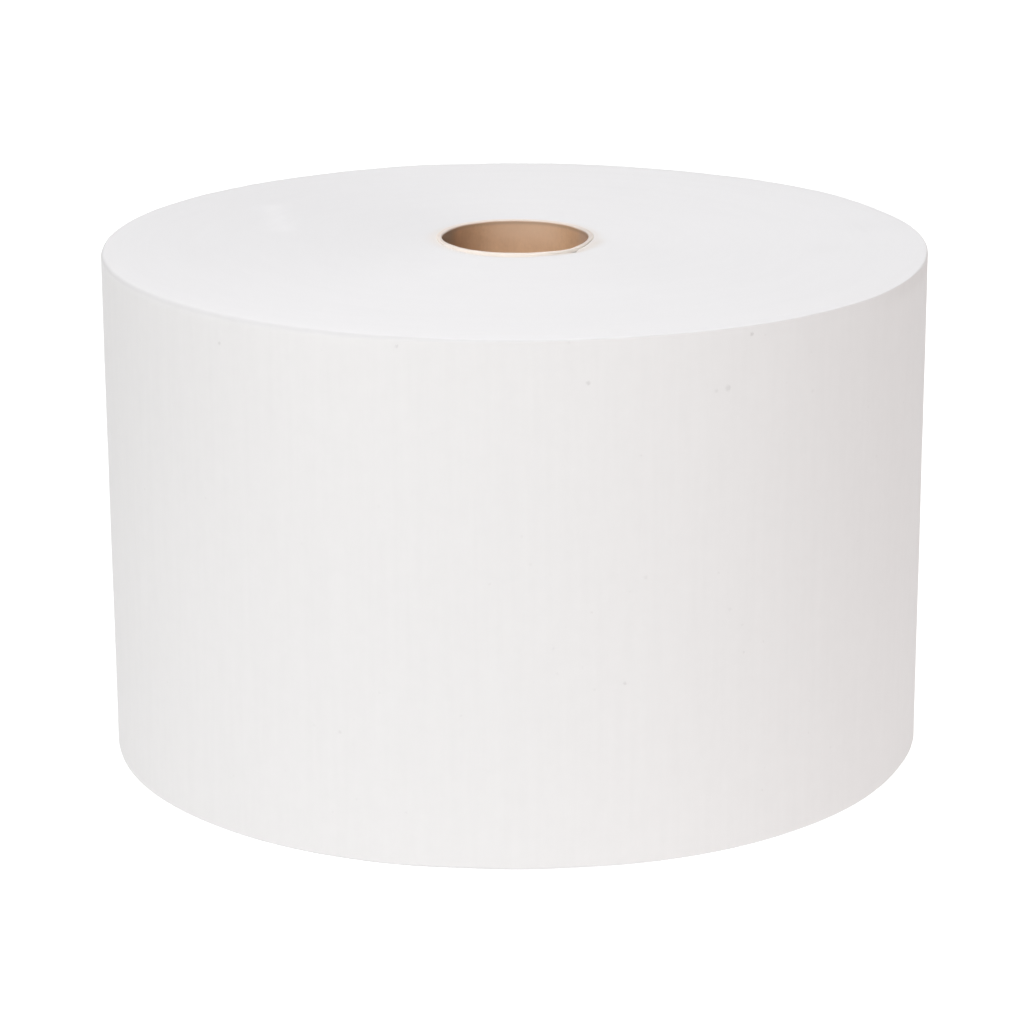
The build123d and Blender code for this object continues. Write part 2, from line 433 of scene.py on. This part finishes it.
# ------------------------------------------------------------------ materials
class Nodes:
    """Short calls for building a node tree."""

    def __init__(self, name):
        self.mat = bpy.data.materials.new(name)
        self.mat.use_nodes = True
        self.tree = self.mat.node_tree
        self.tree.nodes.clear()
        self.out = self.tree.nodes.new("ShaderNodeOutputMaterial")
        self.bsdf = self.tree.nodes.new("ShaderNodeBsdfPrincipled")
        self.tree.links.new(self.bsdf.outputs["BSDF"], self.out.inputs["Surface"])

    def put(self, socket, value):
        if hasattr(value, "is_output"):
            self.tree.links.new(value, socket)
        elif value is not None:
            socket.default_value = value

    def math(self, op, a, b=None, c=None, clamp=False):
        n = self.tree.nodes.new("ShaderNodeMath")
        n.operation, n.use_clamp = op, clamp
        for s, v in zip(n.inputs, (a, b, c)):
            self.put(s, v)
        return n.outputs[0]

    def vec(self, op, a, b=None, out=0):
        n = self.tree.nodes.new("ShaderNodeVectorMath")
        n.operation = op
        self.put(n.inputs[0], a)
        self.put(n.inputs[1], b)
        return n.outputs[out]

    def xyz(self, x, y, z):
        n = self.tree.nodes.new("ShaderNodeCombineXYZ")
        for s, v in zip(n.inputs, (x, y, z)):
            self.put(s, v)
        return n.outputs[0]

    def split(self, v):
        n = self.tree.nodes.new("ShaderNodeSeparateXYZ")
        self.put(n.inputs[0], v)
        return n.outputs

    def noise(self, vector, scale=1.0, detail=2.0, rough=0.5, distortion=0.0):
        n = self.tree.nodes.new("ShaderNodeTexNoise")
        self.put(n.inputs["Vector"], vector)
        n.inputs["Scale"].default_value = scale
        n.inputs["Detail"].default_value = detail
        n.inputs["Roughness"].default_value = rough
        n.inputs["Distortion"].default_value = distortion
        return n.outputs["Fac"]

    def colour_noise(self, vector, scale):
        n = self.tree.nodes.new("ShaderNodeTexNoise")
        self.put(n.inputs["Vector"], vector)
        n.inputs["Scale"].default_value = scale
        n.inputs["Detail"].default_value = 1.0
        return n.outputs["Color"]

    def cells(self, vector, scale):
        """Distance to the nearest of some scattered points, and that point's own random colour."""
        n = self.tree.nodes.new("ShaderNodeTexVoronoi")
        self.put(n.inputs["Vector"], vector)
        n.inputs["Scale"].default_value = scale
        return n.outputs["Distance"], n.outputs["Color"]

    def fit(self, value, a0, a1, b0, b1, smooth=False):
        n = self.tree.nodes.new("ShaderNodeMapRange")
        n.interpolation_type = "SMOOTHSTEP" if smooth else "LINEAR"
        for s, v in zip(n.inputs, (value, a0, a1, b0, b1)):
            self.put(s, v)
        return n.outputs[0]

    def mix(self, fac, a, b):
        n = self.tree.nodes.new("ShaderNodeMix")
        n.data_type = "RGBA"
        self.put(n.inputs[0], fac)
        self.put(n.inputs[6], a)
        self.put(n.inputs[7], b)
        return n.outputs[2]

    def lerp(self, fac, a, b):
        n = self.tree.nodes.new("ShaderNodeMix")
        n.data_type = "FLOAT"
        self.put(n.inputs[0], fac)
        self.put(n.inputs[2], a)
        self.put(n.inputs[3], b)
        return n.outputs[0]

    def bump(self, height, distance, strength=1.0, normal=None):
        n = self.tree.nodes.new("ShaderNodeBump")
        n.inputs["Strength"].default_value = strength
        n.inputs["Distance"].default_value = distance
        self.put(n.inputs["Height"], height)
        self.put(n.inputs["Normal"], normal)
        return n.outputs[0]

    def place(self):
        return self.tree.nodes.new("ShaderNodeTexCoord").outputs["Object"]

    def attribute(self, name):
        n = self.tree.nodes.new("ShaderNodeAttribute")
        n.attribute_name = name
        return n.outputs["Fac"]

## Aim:
Reproduce the listing above word for word.

## Exercise output:
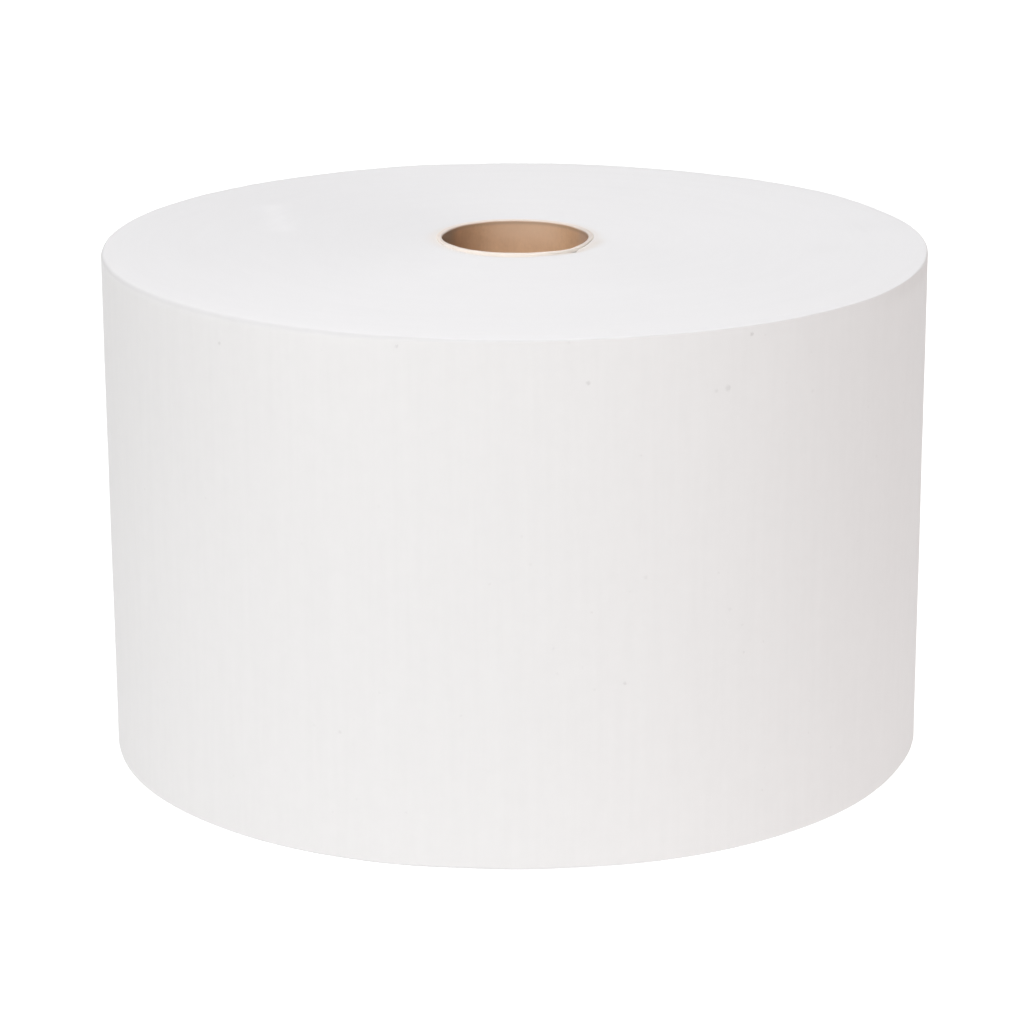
The build123d and Blender code for this object continues. Write part 2, from line 433 of scene.py on. This part finishes it.
# ------------------------------------------------------------------ materials
class Nodes:
    """Short calls for building a node tree."""

    def __init__(self, name):
        self.mat = bpy.data.materials.new(name)
        self.mat.use_nodes = True
        self.tree = self.mat.node_tree
        self.tree.nodes.clear()
        self.out = self.tree.nodes.new("ShaderNodeOutputMaterial")
        self.bsdf = self.tree.nodes.new("ShaderNodeBsdfPrincipled")
        self.tree.links.new(self.bsdf.outputs["BSDF"], self.out.inputs["Surface"])

    def put(self, socket, value):
        if hasattr(value, "is_output"):
            self.tree.links.new(value, socket)
        elif value is not None:
            socket.default_value = value

    def math(self, op, a, b=None, c=None, clamp=False):
        n = self.tree.nodes.new("ShaderNodeMath")
        n.operation, n.use_clamp = op, clamp
        for s, v in zip(n.inputs, (a, b, c)):
            self.put(s, v)
        return n.outputs[0]

    def vec(self, op, a, b=None, out=0):
        n = self.tree.nodes.new("ShaderNodeVectorMath")
        n.operation = op
        self.put(n.inputs[0], a)
        self.put(n.inputs[1], b)
        return n.outputs[out]

    def xyz(self, x, y, z):
        n = self.tree.nodes.new("ShaderNodeCombineXYZ")
        for s, v in zip(n.inputs, (x, y, z)):
            self.put(s, v)
        return n.outputs[0]

    def split(self, v):
        n = self.tree.nodes.new("ShaderNodeSeparateXYZ")
        self.put(n.inputs[0], v)
        return n.outputs

    def noise(self, vector, scale=1.0, detail=2.0, rough=0.5, distortion=0.0):
        n = self.tree.nodes.new("ShaderNodeTexNoise")
        self.put(n.inputs["Vector"], vector)
        n.inputs["Scale"].default_value = scale
        n.inputs["Detail"].default_value = detail
        n.inputs["Roughness"].default_value = rough
        n.inputs["Distortion"].default_value = distortion
        return n.outputs["Fac"]

    def colour_noise(self, vector, scale):
        n = self.tree.nodes.new("ShaderNodeTexNoise")
        self.put(n.inputs["Vector"], vector)
        n.inputs["Scale"].default_value = scale
        n.inputs["Detail"].default_value = 1.0
        return n.outputs["Color"]

    def cells(self, vector, scale):
        """Distance to the nearest of some scattered points, and that point's own random colour."""
        n = self.tree.nodes.new("ShaderNodeTexVoronoi")
        self.put(n.inputs["Vector"], vector)
        n.inputs["Scale"].default_value = scale
        return n.outputs["Distance"], n.outputs["Color"]

    def fit(self, value, a0, a1, b0, b1, smooth=False):
        n = self.tree.nodes.new("ShaderNodeMapRange")
        n.interpolation_type = "SMOOTHSTEP" if smooth else "LINEAR"
        for s, v in zip(n.inputs, (value, a0, a1, b0, b1)):
            self.put(s, v)
        return n.outputs[0]

    def mix(self, fac, a, b):
        n = self.tree.nodes.new("ShaderNodeMix")
        n.data_type = "RGBA"
        self.put(n.inputs[0], fac)
        self.put(n.inputs[6], a)
        self.put(n.inputs[7], b)
        return n.outputs[2]

    def lerp(self, fac, a, b):
        n = self.tree.nodes.new("ShaderNodeMix")
        n.data_type = "FLOAT"
        self.put(n.inputs[0], fac)
        self.put(n.inputs[2], a)
        self.put(n.inputs[3], b)
        return n.outputs[0]

    def bump(self, height, distance, strength=1.0, normal=None):
        n = self.tree.nodes.new("ShaderNodeBump")
        n.inputs["Strength"].default_value = strength
        n.inputs["Distance"].default_value = distance
        self.put(n.inputs["Height"], height)
        self.put(n.inputs["Normal"], normal)
        return n.outputs[0]

    def place(self):
        return self.tree.nodes.new("ShaderNodeTexCoord").outputs["Object"]

    def attribute(self, name):
        n = self.tree.nodes.new("ShaderNodeAttribute")
        n.attribute_name = name
        return n.outputs["Fac"]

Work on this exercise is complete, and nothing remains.